Opinión | Crónicas galantes
Pobres de nuestras lenguas
Jacques Audiard, director de la película Emilia Pérez que aspira a un montón de Óscar, ha dicho que el español es idioma de pobres. Eso molestó a mucha gente, aunque en realidad no hay motivo. La pobreza es un enojoso inconveniente para quien la padezca, desde luego; pero en modo alguno una razón para avergonzarse de ello. Lo que ocurre es que a nadie le gusta que le llamen pobre.
Visto el asunto desde Estados Unidos, que es donde se reparten los Óscar, los aranceles y las bofetadas al resto del mundo, no le falta razón a Audiard. El castellano es la lengua en la que se expresan las gentes del servicio en América, como fácilmente se observa en las series y películas de ese país.
Si uno se toma la molestia de poner las pelis en versión original y con subtítulos, no tardará en notar que los personajes que sueltan alguna frase en español desempeñan, por así decirlo, trabajos poco cualificados. Nada más normal. Son los inmigrantes de primera generación, procedentes de Latinoamérica, quienes se ven obligados a aceptar los trabajos que los americanos ya instalados desdeñan.
Incluso los indios, que siempre fueron los malos del western, hablaban a veces en castellano. Así lo hace el jefe Cochise, que necesita de traductor español/inglés para entenderse con el capitán yanqui que interpreta John Wayne en la versión original de Fort Apache. No es una distorsión histórica de esas en las que tanto abunda Hollywood. El auténtico Cochise, nacido en el Virreinato de Nueva España, conocía los rudimentos del español, al igual que su sucesor Gerónimo.
Probablemente el francés Audiard estuviera aludiendo a la situación del español en Estados Unidos cuando lo calificó de idioma de pobres. Se limitaba a constatar una realidad en ese contexto: y no parece que lo hiciese con ánimo despectivo.
Mucho más que una simple lengua, el inglés es para los recién llegados a territorio USA un símbolo de progresión social asociado al poder y a la riqueza. De ahí que tiendan a utilizarlo para relacionarse con sus hijos, aunque entre ellos hablen español, que sería la lengua de andar por casa.

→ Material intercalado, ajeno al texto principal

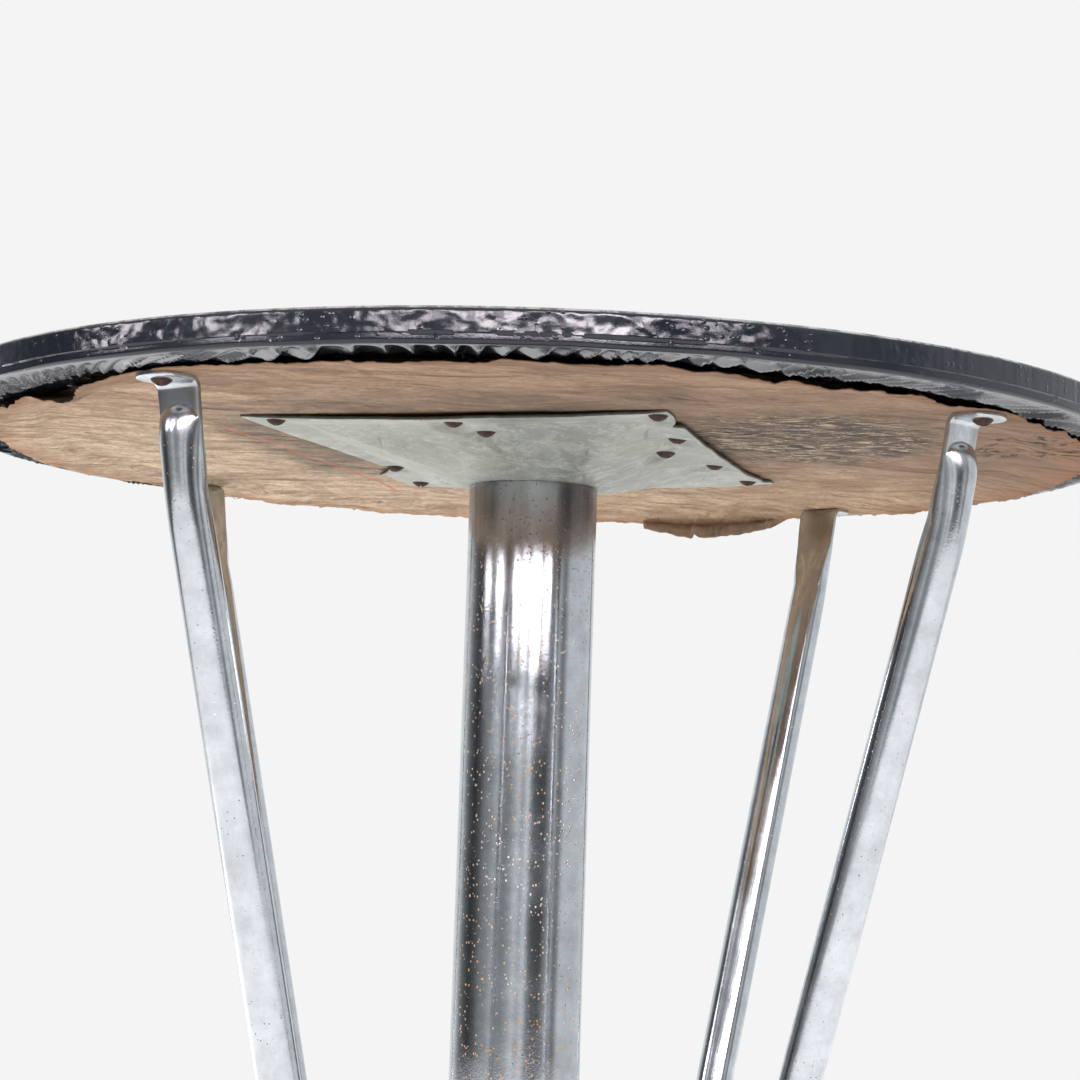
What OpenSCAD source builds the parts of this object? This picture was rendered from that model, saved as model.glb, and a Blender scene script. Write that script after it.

Algo muy semejante ocurre en Galicia, donde lo usual es que los padres hablantes de gallego se dirijan a sus hijos en castellano. Los efectos de ese hábito están siendo letales para la pervivencia del gallego en Galicia y seguramente habrán de serlo también para la del español en Estados Unidos. Aquí no se libra nadie.
Es una mera cuestión de renta per cápita. Cuando dos idiomas conviven en un mismo espacio, no necesariamente lo hacen en plano de igualdad. Suele haber una lengua de prestigio vinculada al poder, como el inglés en USA o el castellano en Galicia. Luego está la otra, más menesterosa, que propende a desaparecer por falta de transmisión de una generación a la siguiente.
Los gallegos, bilingües de momento, saben mucho de esto por experiencia. El gallego, que les es propio, parece idioma de clase B respecto al castellano; y a la vez, el español, que sería el adoptado, está igualmente subordinado al inglés.
Hablemos lo que hablemos, lo estaremos haciendo en lenguas de pobres. El cineasta Audiard no ha hecho otra cosa que advertirlo en el caso del español.